IN RE: CHRISTOPHER FEWELL, PETITIONER–APPELLANT, v. JENNIFER M. KOONS, RESPONDENT–RESPONDENT.

CAF 10–01240

Decided: September 30, 2011

PRESENT:  FAHEY, J.P., PERADOTTO, LINDLEY, SCONIERS, AND GREEN, JJ. DEBORAH J. SCINTA, KENMORE, FOR PETITIONER–APPELLANT.

MEMORANDUM AND ORDER

M. KIM BABAT, ATTORNEY FOR THE CHILD, BUFFALO, FOR ISIAH S.K.

It is hereby ORDERED that the order so appealed from is unanimously affirmed without costs.
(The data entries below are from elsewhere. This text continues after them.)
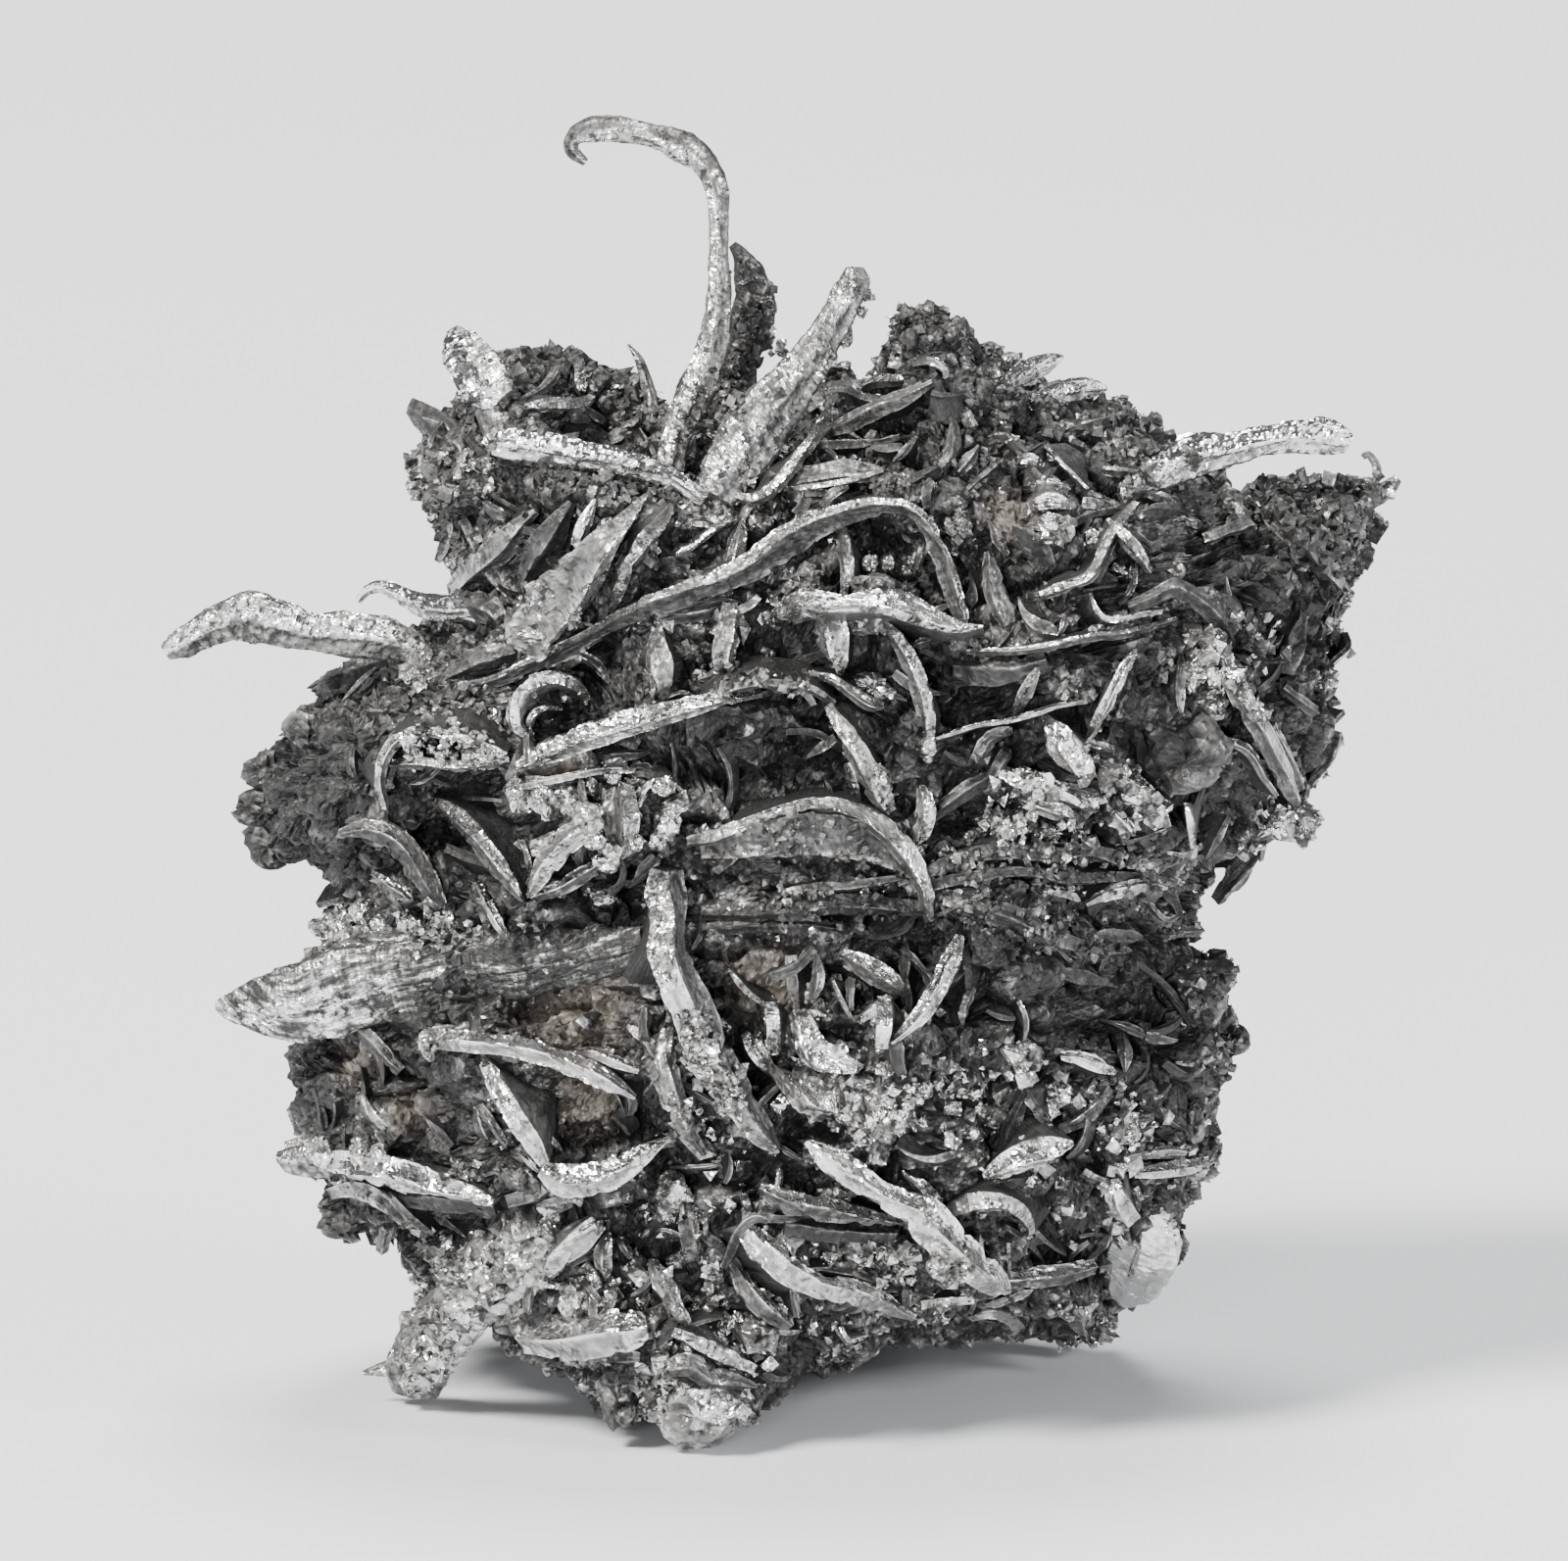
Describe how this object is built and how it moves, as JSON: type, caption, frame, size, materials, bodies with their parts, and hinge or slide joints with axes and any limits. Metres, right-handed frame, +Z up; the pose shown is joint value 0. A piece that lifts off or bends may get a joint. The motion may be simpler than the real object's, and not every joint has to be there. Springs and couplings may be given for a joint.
{
  "type": "native silver specimen",
  "caption": "Ragged clump of native silver: tarnished grainy crust with bright curled ribbons, blades and nuggets, and one hooked wire rising from the top. It stands on small flat soles.",
  "frame": {"origin": "middle of the footprint's bounding box, on the surface that the specimen stands on", "axes": "+Z up through the hooked wire, -Y towards the face with the long curled ribbons, +X to that face's right"},
  "size_m": [0.0449, 0.0276, 0.0479],
  "materials": {
    "silver": "tarnished native silver: grey grainy crust, near-black in the hollows, bright worn ridges"
  },
  "bodies": {
    "root": {"native_silver": "silver"}
  },
  "joints": []
}
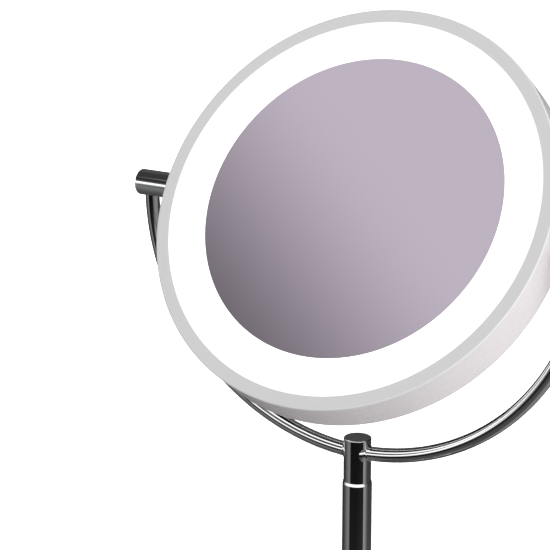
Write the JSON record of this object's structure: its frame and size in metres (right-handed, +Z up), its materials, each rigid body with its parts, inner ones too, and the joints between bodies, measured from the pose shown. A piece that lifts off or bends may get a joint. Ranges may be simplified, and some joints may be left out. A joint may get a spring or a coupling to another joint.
{
  "type": "lighted vanity mirror",
  "caption": "Round lit two-sided vanity mirror head tilting in a chrome U-shaped yoke, swivelling on a stem above a weighted base.",
  "frame": {"origin": "centre of the round base on the surface that the rubber feet stand on", "axes": "+Z up along the stem, +X along the head's tilt axis, -Y to the front"},
  "size_m": [0.2792, 0.16, 0.4187],
  "materials": {
    "chrome": "polished",
    "cast_iron": "rough",
    "black_plastic": "matte",
    "steel": "zinc plated",
    "rubber": "matte",
    "nylon": "matte",
    "white_plastic": "satin gloss",
    "diffuser": "frosted",
    "mirror": "polished",
    "foam": "foam",
    "inner_plastic": "matte",
    "circuit_board": "solder mask",
    "led": "moulded",
    "button_plastic": "satin"
  },
  "bodies": {
    "base": {"base_shell": "chrome", "base_weight": "cast_iron", "base_plate": "black_plastic", "base_screws": "steel", "rubber_feet": "rubber", "stem_bolt": "steel", "stem_washer": "steel", "stem_plug": "steel", "stem_tube": "chrome", "stem_collar": "chrome", "swivel_bush": "nylon", "power_switch": "black_plastic", "switch_board": "circuit_board", "power_inlet": "steel", "inlet_board": "circuit_board"},
    "yoke": {"yoke_hub": "chrome", "yoke_tube": "chrome", "swivel_ring": "rubber", "swivel_washer": "steel", "swivel_screw": "steel", "friction_washers": "nylon", "pivot_springs": "steel", "pivot_barrel_left": "chrome", "pivot_barrel_right": "chrome", "barrel_cap_left": "chrome", "barrel_cap_right": "chrome"},
    "head": {"pivot_stud_left": "steel", "pivot_stud_right": "steel", "pivot_bracket_left": "steel", "pivot_bracket_right": "steel", "pivot_nuts": "steel", "bracket_screws": "steel", "carrier_screws": "steel", "side_case": "white_plastic", "front_bezel": "white_plastic", "rear_bezel": "white_plastic", "front_diffuser": "diffuser", "rear_diffuser": "diffuser", "mirror_glass": "mirror", "magnifying_glass": "mirror", "mirror_pad": "foam", "mirror_backing": "black_plastic", "front_carrier": "inner_plastic", "rear_carrier": "inner_plastic", "front_led_board": "circuit_board", "rear_led_board": "circuit_board", "front_leds": "led", "rear_leds": "led", "driver_board": "circuit_board", "driver_parts": "black_plastic", "board_screws": "steel"},
    "power_button": {"power_button": "button_plastic"}
  },
  "joints": [
    {"name": "yoke_swivel", "type": "hinge", "parent": "base", "child": "yoke", "pos_m": [0, 0, 0.1667], "axis": [0, 0, 1], "continuous": true},
    {"name": "head_tilt", "type": "hinge", "parent": "yoke", "child": "head", "pos_m": [0, 0, 0.318], "axis": [1, 0, 0], "continuous": true},
    {"name": "button_press", "type": "slide", "parent": "base", "child": "power_button", "axis": [0, 0, -1], "range_m": [0, 0.0012], "stiffness_N_per_m": 600, "springref_m": -0.0012}
  ]
}
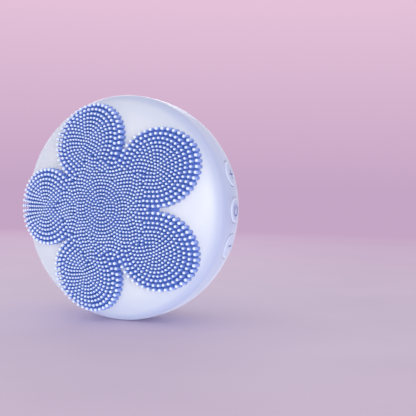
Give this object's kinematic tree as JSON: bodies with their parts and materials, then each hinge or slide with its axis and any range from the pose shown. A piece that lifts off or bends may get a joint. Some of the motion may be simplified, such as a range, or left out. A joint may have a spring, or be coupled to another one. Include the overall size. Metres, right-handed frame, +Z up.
{
  "type": "facial cleansing brush",
  "caption": "Round handheld facial cleansing brush: silicone skin with a flower of bristles in front, lit ring and metal massage plate behind, side keys.",
  "frame": {"origin": "under the middle of the brush's box, on the surface it stands on", "axes": "+Z up, with the brush standing on its rim; the bristles face -Y, the metal plate faces +Y and the keys face +X"},
  "size_m": [0.082, 0.0458, 0.0818],
  "materials": {
    "lavender_silicone": "satin lavender silicone",
    "bristle_silicone": "periwinkle blue silicone, paler at the tips",
    "gloss_white": "high gloss white",
    "shell_plastic": "moulded, fine texture",
    "chrome": "mirror chrome",
    "silver_trim": "satin silver",
    "pale_blue_diffuser": "translucent pale blue, lit from behind",
    "blue_light_guide": "saturated blue, glossy",
    "polished_plate": "polished stainless steel",
    "steel": "plain steel",
    "gold_contact": "gold plated",
    "dense_weight": "sintered",
    "copper_winding": "enamelled copper wire",
    "circuit_board": "green solder mask",
    "black_plastic": "matte black",
    "seal_rubber": "matte",
    "foam": "closed-cell foam",
    "battery_foil": "laminated foil",
    "heater_film": "amber polyimide",
    "led": "clear lens",
    "red_wire": "wire insulation"
  },
  "bodies": {
    "root": {"battery": "battery_foil", "battery_lead": "red_wire", "battery_pad": "foam", "boost_inductor": "black_plastic", "bristle_field": "bristle_silicone", "button_board": "circuit_board", "charge_contact_1": "gold_contact", "charge_contact_2": "gold_contact", "charger_chip": "black_plastic", "charger_magnet": "steel", "chassis": "shell_plastic", "chrome_ring": "chrome", "contact_block": "gloss_white", "controller_chip": "black_plastic", "cover_screw_1": "steel", "cover_screw_2": "steel", "cover_screw_3": "steel", "cover_screw_4": "steel", "diffuser_ring": "pale_blue_diffuser", "front_shell": "shell_plastic", "heater_film": "heater_film", "heater_lead": "red_wire", "heater_pad": "foam", "led_1": "led", "led_2": "led", "led_3": "led", "led_4": "led", "led_5": "led", "led_6": "led", "led_board": "circuit_board", "light_ring": "blue_light_guide", "main_board": "circuit_board", "massage_plate": "polished_plate", "minus_switch": "black_plastic", "motor_can": "steel", "motor_end_cap": "black_plastic", "motor_lead": "black_plastic", "motor_sleeve": "seal_rubber", "plate_carrier": "shell_plastic", "plus_switch": "black_plastic", "power_switch": "black_plastic", "rear_cover": "shell_plastic", "shell_seal": "seal_rubber", "silicone_skin": "lavender_silicone", "thermistor": "black_plastic", "trim_ring": "silver_trim", "white_bezel": "gloss_white"},
    "rotor": {"motor_shaft": "steel", "motor_armature": "copper_winding", "eccentric_weight": "dense_weight"},
    "plus_key": {"plus_button_cap": "lavender_silicone", "plus_plunger": "shell_plastic", "plus_switch_stem": "steel"},
    "power_key": {"power_button_cap": "lavender_silicone", "power_plunger": "shell_plastic", "power_switch_stem": "steel"},
    "minus_key": {"minus_button_cap": "lavender_silicone", "minus_plunger": "shell_plastic", "minus_switch_stem": "steel"}
  },
  "joints": [
    {"name": "plus_press", "type": "slide", "parent": "root", "child": "plus_key", "axis": [-1, 0, 0], "range_m": [0, 0.0006], "stiffness_N_per_m": 2500},
    {"name": "power_press", "type": "slide", "parent": "root", "child": "power_key", "axis": [-1, 0, 0], "range_m": [0, 0.0006], "stiffness_N_per_m": 2500},
    {"name": "minus_press", "type": "slide", "parent": "root", "child": "minus_key", "axis": [-1, 0, 0], "range_m": [0, 0.0006], "stiffness_N_per_m": 2500},
    {"name": "motor_spin", "type": "hinge", "parent": "root", "child": "rotor", "pos_m": [-0.0001, -0.007, 0.04091], "axis": [1, 0, 0], "continuous": true}
  ]
}
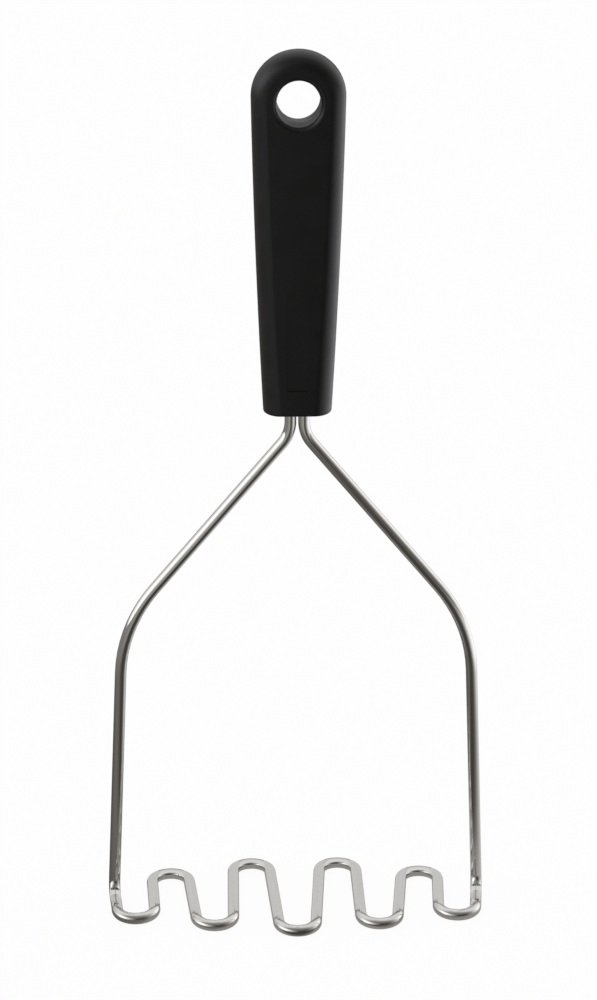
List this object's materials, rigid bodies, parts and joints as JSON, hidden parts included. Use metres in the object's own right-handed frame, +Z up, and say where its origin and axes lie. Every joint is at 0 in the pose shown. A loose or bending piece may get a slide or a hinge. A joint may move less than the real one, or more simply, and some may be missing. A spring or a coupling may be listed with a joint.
{
  "type": "potato masher",
  "caption": "Hand potato masher: bent steel wire with a flat serpentine mashing base and splayed legs, held in a tapered black plastic handle with a round hanging hole.",
  "frame": {"origin": "middle of the mashing base's outline, on the level sole that the base rests on", "axes": "+Z up along the handle, +X across the base, -Y towards the front, where the handle's bare panel is"},
  "size_m": [0.1152, 0.0462, 0.2713],
  "materials": {
    "steel_wire": "polished round wire, finely brushed on the pressed flats",
    "black_plastic": "satin black moulding"
  },
  "bodies": {
    "root": {"masher_wire": "steel_wire", "handle": "black_plastic"}
  },
  "joints": []
}
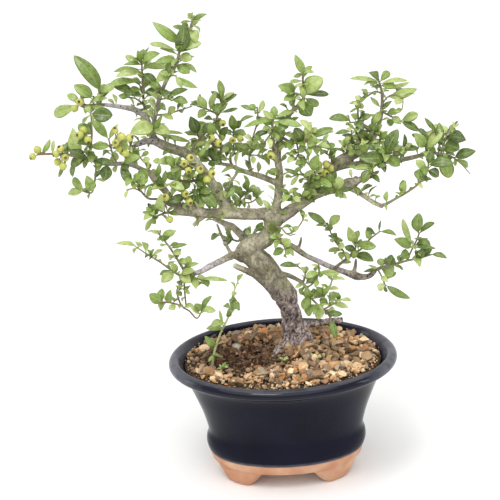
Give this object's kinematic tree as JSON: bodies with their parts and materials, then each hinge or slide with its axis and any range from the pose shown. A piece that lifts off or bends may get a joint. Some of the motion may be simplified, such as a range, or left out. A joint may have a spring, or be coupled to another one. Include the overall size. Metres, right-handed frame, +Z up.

Memorandum:  Petitioner father appeals from an order in this Family Court Act article 6 proceeding dismissing his petition alleging that respondent mother violated a prior order of visitation with respect to the parties' son.   We reject the father's contention that Family Court erred in dismissing the petition without conducting a hearing.  “It is well established that due process does not mandate a hearing in every instance where contempt is sought [based on the violation of a court order];  it need only be conducted if a factual dispute exists [that] cannot be resolved on the papers alone” (Bowie v. Bowie, 182 A.D.2d 1049, 1050;  see also Matter of Lynda D. v. Stacy C., 37 AD3d 1151;  cf.  Matter of Lisa B.I. v. Carl D.I., 46 AD3d 1451).   Moreover, a hearing is not required even where a factual dispute exists when the allegations set forth in the petition are insufficient to support a finding of contempt (see Matter of Palacz v. Palacz, 249 A.D.2d 930, lv dismissed 92 N.Y.2d 920).   Here, no hearing was required because the father failed to indicate how the mother allegedly violated the order.   In addition, as the court properly noted, the order that the father sought to enforce was ambiguous.